SET TASK
Starting from the line that contains "base_cover();", copy every line exactly until the line that contains "cad_parts[node].hide_render = cad_parts[node].hide_viewport", which is also included.

SUPPLIED INFORMATION
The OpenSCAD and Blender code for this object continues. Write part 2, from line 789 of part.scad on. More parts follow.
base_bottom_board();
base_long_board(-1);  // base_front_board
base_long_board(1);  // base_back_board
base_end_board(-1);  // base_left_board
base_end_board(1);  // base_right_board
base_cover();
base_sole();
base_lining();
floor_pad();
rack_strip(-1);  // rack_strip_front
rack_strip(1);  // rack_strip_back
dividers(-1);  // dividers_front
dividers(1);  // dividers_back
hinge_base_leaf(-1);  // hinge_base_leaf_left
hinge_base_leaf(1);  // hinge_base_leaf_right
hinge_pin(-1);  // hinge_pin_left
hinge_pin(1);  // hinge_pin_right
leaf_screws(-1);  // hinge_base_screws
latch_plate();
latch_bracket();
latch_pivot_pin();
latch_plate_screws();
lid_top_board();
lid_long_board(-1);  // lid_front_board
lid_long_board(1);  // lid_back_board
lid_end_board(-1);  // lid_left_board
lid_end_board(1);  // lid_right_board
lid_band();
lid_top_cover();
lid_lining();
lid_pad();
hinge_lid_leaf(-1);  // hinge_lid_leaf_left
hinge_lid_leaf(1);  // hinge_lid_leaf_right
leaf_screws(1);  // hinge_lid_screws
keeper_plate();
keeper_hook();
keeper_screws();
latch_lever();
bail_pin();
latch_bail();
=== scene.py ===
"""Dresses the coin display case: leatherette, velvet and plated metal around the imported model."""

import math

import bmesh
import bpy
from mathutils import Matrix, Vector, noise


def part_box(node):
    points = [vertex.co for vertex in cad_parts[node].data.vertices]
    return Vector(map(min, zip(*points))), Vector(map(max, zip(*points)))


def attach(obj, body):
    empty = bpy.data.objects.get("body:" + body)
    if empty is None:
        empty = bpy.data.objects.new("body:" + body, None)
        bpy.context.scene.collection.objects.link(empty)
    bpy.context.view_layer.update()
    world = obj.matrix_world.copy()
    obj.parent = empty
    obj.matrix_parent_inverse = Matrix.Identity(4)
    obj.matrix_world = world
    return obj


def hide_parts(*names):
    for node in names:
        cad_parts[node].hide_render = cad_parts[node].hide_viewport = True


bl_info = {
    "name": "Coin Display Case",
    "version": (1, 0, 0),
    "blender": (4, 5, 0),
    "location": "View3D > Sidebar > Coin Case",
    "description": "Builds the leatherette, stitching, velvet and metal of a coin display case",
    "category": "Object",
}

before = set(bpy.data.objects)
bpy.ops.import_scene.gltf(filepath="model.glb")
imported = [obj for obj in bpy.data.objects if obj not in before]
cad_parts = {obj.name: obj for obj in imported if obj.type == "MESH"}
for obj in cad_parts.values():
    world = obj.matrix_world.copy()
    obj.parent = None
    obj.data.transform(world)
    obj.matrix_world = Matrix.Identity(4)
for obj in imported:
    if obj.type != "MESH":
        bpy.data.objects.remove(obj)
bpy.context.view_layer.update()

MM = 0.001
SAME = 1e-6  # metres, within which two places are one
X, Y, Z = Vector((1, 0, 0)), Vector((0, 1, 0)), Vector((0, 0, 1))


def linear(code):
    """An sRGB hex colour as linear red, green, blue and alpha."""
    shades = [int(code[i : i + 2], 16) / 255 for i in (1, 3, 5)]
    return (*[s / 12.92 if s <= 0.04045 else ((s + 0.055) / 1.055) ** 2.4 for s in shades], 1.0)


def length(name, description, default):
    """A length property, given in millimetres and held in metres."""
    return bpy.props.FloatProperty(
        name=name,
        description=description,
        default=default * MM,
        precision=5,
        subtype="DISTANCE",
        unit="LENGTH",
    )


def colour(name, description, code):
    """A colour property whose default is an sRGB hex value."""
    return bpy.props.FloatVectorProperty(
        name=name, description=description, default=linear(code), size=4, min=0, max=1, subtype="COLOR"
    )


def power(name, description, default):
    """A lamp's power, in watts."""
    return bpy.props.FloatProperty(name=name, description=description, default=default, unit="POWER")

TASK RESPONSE
base_cover();
base_sole();
base_lining();
floor_pad();
rack_strip(-1);  // rack_strip_front
rack_strip(1);  // rack_strip_back
dividers(-1);  // dividers_front
dividers(1);  // dividers_back
hinge_base_leaf(-1);  // hinge_base_leaf_left
hinge_base_leaf(1);  // hinge_base_leaf_right
hinge_pin(-1);  // hinge_pin_left
hinge_pin(1);  // hinge_pin_right
leaf_screws(-1);  // hinge_base_screws
latch_plate();
latch_bracket();
latch_pivot_pin();
latch_plate_screws();
lid_top_board();
lid_long_board(-1);  // lid_front_board
lid_long_board(1);  // lid_back_board
lid_end_board(-1);  // lid_left_board
lid_end_board(1);  // lid_right_board
lid_band();
lid_top_cover();
lid_lining();
lid_pad();
hinge_lid_leaf(-1);  // hinge_lid_leaf_left
hinge_lid_leaf(1);  // hinge_lid_leaf_right
leaf_screws(1);  // hinge_lid_screws
keeper_plate();
keeper_hook();
keeper_screws();
latch_lever();
bail_pin();
latch_bail();
=== scene.py ===
"""Dresses the coin display case: leatherette, velvet and plated metal around the imported model."""

import math

import bmesh
import bpy
from mathutils import Matrix, Vector, noise


def part_box(node):
    points = [vertex.co for vertex in cad_parts[node].data.vertices]
    return Vector(map(min, zip(*points))), Vector(map(max, zip(*points)))


def attach(obj, body):
    empty = bpy.data.objects.get("body:" + body)
    if empty is None:
        empty = bpy.data.objects.new("body:" + body, None)
        bpy.context.scene.collection.objects.link(empty)
    bpy.context.view_layer.update()
    world = obj.matrix_world.copy()
    obj.parent = empty
    obj.matrix_parent_inverse = Matrix.Identity(4)
    obj.matrix_world = world
    return obj


def hide_parts(*names):
    for node in names:
        cad_parts[node].hide_render = cad_parts[node].hide_viewport = True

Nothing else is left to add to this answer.